● **DESCRIPTION OF THE TASK**
Return only the stretch of the material below that begins with the line containing "function bowlMesh(name, bowl)" and ends with the line containing "cad_parts[node].hide_render = cad_parts[node].hide_viewport", exactly; both of those lines belong to it.

● **RECORDED INFORMATION**
━━━

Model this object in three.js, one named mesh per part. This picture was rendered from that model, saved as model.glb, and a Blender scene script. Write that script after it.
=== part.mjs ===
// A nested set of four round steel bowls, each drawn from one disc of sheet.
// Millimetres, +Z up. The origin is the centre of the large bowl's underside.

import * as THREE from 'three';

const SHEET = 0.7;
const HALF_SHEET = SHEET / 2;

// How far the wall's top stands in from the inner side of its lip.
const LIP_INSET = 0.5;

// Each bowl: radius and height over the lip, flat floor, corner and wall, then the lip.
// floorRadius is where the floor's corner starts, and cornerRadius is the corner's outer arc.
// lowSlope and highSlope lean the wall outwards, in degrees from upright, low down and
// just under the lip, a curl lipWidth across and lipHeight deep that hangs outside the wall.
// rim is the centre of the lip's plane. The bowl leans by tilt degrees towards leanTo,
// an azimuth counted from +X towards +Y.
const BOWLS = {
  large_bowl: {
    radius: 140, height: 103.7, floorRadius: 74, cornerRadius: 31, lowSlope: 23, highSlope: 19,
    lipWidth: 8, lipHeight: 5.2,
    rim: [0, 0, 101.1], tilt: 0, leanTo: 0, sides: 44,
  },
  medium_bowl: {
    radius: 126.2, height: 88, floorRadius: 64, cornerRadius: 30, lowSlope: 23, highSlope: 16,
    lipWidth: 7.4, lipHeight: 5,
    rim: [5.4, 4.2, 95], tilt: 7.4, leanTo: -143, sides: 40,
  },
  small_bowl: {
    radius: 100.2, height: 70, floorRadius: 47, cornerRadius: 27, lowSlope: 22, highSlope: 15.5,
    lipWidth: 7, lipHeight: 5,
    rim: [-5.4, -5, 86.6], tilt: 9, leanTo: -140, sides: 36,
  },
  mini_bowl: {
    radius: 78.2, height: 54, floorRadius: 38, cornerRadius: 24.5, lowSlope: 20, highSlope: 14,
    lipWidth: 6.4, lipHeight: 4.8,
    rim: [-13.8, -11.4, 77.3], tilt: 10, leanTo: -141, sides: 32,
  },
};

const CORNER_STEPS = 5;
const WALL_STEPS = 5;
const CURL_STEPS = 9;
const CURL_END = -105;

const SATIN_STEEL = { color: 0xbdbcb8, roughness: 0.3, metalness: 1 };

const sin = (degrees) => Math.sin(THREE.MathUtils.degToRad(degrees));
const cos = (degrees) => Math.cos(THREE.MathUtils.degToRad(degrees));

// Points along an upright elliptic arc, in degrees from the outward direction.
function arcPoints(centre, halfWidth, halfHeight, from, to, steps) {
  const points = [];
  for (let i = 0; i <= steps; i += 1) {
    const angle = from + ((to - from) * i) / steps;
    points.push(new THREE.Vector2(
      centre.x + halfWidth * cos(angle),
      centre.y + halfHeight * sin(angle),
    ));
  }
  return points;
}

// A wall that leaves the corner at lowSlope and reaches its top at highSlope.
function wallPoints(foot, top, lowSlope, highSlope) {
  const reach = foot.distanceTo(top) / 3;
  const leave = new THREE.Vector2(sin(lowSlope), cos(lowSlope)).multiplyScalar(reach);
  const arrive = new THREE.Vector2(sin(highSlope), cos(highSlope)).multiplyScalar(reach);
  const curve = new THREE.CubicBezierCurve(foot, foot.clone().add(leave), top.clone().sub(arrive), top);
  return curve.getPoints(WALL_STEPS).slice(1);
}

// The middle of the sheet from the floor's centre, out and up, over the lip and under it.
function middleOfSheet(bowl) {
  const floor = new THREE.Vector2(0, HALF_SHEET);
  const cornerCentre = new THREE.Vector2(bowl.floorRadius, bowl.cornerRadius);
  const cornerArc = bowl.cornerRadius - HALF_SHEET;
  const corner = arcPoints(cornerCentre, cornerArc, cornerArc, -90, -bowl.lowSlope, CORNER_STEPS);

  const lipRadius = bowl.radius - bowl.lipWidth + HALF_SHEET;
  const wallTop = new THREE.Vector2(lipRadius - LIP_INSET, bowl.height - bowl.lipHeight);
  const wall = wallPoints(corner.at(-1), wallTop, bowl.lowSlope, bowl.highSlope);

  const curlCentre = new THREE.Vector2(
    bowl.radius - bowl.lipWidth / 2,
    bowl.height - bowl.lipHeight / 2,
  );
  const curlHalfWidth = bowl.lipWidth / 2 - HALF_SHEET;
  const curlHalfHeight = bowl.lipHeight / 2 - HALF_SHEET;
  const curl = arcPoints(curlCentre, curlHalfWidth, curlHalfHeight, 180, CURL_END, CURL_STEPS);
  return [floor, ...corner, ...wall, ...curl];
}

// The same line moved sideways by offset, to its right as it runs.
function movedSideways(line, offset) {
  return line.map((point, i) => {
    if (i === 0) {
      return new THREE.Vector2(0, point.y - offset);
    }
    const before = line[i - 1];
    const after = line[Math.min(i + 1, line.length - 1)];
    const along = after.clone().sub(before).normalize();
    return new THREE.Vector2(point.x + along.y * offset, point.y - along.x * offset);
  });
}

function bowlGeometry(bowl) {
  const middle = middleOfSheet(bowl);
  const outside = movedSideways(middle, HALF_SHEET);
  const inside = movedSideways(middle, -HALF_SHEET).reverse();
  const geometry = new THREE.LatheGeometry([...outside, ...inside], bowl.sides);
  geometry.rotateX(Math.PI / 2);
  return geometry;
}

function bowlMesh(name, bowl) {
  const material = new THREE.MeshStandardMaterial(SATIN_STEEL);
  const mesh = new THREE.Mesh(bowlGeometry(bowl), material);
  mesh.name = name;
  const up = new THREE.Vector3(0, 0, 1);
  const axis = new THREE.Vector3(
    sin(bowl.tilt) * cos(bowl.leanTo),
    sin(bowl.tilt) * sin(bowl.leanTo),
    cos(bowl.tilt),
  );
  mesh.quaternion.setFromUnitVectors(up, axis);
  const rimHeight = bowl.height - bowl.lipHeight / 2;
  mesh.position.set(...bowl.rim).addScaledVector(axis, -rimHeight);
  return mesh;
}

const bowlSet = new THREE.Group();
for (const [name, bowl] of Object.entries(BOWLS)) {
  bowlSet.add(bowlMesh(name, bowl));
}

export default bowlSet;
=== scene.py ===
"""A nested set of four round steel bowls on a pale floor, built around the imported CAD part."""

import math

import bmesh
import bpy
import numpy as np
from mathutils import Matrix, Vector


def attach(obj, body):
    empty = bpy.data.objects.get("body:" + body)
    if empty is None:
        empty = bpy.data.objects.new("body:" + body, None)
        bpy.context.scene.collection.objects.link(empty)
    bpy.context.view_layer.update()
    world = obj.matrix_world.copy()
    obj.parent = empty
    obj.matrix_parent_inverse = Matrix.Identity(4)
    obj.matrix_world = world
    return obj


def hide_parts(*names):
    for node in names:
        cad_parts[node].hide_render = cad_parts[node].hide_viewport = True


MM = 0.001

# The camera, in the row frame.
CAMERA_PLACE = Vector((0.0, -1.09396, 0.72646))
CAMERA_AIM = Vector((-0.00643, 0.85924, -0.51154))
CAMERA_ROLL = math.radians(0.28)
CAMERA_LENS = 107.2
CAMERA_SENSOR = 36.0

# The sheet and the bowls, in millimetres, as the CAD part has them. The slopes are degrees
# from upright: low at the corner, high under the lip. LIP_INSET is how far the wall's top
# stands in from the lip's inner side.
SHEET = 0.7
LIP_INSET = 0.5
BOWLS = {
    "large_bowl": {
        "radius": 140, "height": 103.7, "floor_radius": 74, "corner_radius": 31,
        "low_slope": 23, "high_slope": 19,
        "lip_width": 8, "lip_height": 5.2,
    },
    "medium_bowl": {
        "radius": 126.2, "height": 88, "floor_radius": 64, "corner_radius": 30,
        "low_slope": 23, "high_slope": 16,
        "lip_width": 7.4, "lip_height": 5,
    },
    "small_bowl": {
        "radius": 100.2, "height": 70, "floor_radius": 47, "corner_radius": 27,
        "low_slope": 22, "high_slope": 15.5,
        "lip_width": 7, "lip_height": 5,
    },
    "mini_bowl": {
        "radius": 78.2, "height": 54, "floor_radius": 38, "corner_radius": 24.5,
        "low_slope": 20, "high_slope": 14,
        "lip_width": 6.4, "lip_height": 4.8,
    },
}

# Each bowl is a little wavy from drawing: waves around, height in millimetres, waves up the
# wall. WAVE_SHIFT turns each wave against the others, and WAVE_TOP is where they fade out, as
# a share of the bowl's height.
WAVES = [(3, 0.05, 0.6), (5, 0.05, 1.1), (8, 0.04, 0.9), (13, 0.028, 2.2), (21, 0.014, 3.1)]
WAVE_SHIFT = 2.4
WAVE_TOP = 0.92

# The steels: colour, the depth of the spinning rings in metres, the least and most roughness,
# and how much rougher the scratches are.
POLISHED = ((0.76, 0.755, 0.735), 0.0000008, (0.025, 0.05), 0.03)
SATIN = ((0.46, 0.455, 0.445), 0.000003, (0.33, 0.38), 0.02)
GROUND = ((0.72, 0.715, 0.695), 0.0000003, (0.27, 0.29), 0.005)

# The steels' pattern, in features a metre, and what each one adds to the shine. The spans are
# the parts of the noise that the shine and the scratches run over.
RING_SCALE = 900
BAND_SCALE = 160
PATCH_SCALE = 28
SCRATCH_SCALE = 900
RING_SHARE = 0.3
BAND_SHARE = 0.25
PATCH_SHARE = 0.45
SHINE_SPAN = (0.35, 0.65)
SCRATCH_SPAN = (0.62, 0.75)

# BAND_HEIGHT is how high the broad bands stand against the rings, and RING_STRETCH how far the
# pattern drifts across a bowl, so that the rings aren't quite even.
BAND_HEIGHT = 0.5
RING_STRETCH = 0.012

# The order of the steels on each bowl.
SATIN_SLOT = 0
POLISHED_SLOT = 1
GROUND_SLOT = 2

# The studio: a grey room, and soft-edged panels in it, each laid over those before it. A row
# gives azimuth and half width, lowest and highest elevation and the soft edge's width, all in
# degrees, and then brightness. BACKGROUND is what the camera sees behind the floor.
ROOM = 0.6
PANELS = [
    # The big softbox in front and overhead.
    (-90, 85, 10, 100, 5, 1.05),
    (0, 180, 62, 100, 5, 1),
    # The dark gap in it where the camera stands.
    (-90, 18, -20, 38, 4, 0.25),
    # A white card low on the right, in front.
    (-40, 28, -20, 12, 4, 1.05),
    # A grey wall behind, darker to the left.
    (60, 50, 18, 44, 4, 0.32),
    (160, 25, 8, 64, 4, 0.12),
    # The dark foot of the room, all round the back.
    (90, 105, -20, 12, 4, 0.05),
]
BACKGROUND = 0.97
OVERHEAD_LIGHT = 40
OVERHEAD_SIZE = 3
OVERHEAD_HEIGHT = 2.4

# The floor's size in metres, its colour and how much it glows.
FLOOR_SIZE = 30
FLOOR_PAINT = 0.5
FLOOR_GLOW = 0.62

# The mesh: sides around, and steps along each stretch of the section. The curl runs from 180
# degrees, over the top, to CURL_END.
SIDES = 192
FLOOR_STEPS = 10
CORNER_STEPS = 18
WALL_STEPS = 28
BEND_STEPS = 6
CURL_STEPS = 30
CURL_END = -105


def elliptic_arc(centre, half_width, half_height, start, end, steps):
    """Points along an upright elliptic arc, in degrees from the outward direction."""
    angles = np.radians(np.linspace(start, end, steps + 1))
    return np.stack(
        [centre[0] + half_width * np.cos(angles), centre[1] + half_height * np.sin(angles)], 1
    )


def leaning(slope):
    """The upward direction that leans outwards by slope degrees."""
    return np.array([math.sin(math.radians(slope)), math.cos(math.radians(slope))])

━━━

● **SOLUTION**
function bowlMesh(name, bowl) {
  const material = new THREE.MeshStandardMaterial(SATIN_STEEL);
  const mesh = new THREE.Mesh(bowlGeometry(bowl), material);
  mesh.name = name;
  const up = new THREE.Vector3(0, 0, 1);
  const axis = new THREE.Vector3(
    sin(bowl.tilt) * cos(bowl.leanTo),
    sin(bowl.tilt) * sin(bowl.leanTo),
    cos(bowl.tilt),
  );
  mesh.quaternion.setFromUnitVectors(up, axis);
  const rimHeight = bowl.height - bowl.lipHeight / 2;
  mesh.position.set(...bowl.rim).addScaledVector(axis, -rimHeight);
  return mesh;
}

const bowlSet = new THREE.Group();
for (const [name, bowl] of Object.entries(BOWLS)) {
  bowlSet.add(bowlMesh(name, bowl));
}

export default bowlSet;
=== scene.py ===
"""A nested set of four round steel bowls on a pale floor, built around the imported CAD part."""

import math

import bmesh
import bpy
import numpy as np
from mathutils import Matrix, Vector


def attach(obj, body):
    empty = bpy.data.objects.get("body:" + body)
    if empty is None:
        empty = bpy.data.objects.new("body:" + body, None)
        bpy.context.scene.collection.objects.link(empty)
    bpy.context.view_layer.update()
    world = obj.matrix_world.copy()
    obj.parent = empty
    obj.matrix_parent_inverse = Matrix.Identity(4)
    obj.matrix_world = world
    return obj


def hide_parts(*names):
    for node in names:
        cad_parts[node].hide_render = cad_parts[node].hide_viewport = True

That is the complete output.